● **Work instructions**
Retype, exactly as written, every line from the one containing "The OpenSCAD and" down to the one containing "and its relief.", including both, and nothing else.

::: Provided data

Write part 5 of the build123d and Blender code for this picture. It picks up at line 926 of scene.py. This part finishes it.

::::::
::: Provided data

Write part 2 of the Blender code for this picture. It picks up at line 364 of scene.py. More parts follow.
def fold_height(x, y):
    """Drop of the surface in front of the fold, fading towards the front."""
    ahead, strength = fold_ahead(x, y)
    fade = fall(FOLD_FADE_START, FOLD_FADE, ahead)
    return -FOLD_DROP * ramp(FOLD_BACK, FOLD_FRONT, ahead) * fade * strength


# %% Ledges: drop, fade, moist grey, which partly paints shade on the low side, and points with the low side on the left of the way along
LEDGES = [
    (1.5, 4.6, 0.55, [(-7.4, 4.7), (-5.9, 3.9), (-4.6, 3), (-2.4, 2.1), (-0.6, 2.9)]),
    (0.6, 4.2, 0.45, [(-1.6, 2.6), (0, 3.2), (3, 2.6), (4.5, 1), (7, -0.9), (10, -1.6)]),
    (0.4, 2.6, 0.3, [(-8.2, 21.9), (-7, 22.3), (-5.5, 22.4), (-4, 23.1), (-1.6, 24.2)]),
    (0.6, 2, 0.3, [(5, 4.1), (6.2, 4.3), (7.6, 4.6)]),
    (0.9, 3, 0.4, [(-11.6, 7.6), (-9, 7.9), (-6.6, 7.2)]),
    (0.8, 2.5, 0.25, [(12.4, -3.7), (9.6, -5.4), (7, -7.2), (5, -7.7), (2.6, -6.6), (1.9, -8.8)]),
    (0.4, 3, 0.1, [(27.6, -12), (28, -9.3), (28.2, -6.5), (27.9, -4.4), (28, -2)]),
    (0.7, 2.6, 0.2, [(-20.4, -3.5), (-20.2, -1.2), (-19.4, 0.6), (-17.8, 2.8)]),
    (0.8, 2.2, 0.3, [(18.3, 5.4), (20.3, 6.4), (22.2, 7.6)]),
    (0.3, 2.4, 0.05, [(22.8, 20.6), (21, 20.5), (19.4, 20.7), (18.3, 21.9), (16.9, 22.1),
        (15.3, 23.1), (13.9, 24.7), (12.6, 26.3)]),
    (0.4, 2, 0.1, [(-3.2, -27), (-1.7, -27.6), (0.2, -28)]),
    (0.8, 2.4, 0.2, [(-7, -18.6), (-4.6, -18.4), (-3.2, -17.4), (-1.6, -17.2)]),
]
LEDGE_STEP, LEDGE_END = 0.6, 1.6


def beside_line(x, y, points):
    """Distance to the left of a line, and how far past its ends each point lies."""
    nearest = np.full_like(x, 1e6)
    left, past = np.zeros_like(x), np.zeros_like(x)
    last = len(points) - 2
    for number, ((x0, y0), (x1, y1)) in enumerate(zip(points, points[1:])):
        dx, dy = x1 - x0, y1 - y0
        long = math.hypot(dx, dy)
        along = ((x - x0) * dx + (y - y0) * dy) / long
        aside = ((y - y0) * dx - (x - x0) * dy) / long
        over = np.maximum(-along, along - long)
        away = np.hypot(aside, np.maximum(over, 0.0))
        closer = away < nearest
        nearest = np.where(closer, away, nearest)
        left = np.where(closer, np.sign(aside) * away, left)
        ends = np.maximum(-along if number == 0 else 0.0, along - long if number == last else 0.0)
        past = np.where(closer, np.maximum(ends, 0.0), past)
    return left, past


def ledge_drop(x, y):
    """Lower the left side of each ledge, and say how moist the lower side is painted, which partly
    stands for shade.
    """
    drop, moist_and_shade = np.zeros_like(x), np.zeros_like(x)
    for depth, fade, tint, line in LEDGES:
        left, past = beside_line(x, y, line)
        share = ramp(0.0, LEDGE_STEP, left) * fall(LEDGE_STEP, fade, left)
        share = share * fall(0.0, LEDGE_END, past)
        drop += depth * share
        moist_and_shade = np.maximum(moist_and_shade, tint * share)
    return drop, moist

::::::
::: Provided data

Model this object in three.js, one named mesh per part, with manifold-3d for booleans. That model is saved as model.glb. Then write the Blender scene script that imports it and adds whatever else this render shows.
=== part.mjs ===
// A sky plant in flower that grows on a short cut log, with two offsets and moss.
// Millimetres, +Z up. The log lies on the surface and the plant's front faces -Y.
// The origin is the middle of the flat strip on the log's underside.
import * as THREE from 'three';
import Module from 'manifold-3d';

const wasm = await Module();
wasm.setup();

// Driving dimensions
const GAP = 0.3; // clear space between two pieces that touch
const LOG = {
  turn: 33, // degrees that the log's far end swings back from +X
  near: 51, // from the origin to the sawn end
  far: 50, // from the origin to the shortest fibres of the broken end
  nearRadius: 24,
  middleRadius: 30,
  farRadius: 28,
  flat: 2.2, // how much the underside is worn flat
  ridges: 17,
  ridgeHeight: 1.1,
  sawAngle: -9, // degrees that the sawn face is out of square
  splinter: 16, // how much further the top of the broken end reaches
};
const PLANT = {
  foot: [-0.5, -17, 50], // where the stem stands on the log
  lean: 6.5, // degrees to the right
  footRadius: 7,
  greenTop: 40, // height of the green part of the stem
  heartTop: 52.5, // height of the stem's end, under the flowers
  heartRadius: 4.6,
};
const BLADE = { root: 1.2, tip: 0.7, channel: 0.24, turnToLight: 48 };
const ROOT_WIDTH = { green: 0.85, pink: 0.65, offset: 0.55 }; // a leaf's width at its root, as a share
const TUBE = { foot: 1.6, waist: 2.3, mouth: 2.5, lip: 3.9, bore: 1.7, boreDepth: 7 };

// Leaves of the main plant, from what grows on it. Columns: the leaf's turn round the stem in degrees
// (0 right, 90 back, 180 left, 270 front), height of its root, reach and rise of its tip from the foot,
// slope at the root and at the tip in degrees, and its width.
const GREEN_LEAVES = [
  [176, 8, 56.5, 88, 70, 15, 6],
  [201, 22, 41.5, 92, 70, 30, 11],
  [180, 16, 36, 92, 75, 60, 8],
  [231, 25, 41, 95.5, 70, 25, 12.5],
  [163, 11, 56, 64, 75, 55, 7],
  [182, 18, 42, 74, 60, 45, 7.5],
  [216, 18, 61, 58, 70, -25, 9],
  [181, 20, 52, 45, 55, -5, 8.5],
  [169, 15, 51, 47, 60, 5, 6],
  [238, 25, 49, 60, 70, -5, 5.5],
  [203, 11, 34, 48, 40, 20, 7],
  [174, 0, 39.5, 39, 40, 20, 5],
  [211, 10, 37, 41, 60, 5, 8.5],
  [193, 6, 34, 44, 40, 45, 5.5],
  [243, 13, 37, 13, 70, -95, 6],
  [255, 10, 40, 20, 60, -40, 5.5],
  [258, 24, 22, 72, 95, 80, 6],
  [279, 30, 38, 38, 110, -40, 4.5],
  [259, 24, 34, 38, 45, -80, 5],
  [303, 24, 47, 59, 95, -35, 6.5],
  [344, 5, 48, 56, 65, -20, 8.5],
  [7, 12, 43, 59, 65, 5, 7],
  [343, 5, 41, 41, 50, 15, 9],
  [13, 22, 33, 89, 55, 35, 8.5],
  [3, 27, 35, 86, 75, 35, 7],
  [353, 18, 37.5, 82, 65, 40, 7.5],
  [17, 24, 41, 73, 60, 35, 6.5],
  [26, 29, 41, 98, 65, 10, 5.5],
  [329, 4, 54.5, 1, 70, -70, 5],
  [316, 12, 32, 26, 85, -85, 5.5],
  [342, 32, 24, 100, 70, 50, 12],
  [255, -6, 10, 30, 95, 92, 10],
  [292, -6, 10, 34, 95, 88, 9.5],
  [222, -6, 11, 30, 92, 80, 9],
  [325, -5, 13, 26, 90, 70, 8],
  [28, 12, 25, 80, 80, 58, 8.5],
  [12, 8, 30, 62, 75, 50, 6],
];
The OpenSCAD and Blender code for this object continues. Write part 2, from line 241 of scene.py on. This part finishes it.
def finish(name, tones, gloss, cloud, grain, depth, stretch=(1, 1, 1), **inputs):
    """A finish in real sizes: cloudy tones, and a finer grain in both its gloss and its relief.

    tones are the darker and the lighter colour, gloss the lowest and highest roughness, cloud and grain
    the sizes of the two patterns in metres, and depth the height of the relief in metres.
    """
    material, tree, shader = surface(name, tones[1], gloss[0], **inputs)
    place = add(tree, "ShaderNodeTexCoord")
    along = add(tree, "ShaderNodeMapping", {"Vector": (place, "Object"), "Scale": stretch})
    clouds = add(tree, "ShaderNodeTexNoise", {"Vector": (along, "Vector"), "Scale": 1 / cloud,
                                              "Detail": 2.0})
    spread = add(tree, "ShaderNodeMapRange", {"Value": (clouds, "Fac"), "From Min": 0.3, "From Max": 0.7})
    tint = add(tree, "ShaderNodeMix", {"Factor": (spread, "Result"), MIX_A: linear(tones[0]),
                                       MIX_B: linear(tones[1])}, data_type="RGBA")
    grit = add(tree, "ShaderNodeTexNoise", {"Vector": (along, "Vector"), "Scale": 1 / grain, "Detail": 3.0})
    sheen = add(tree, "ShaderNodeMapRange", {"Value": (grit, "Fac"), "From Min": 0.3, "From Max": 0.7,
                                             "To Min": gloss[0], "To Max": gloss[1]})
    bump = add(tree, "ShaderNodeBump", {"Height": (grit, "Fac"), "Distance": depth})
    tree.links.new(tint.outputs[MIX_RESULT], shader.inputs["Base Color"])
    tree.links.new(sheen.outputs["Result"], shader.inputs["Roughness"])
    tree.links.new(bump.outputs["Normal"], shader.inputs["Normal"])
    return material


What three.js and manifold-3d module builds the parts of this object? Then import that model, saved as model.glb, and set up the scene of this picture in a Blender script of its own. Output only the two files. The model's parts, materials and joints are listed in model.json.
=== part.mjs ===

::::::

● **Full answer**
The OpenSCAD and Blender code for this object continues. Write part 2, from line 241 of scene.py on. This part finishes it.
def finish(name, tones, gloss, cloud, grain, depth, stretch=(1, 1, 1), **inputs):
    """A finish in real sizes: cloudy tones, and a finer grain in both its gloss and its relief.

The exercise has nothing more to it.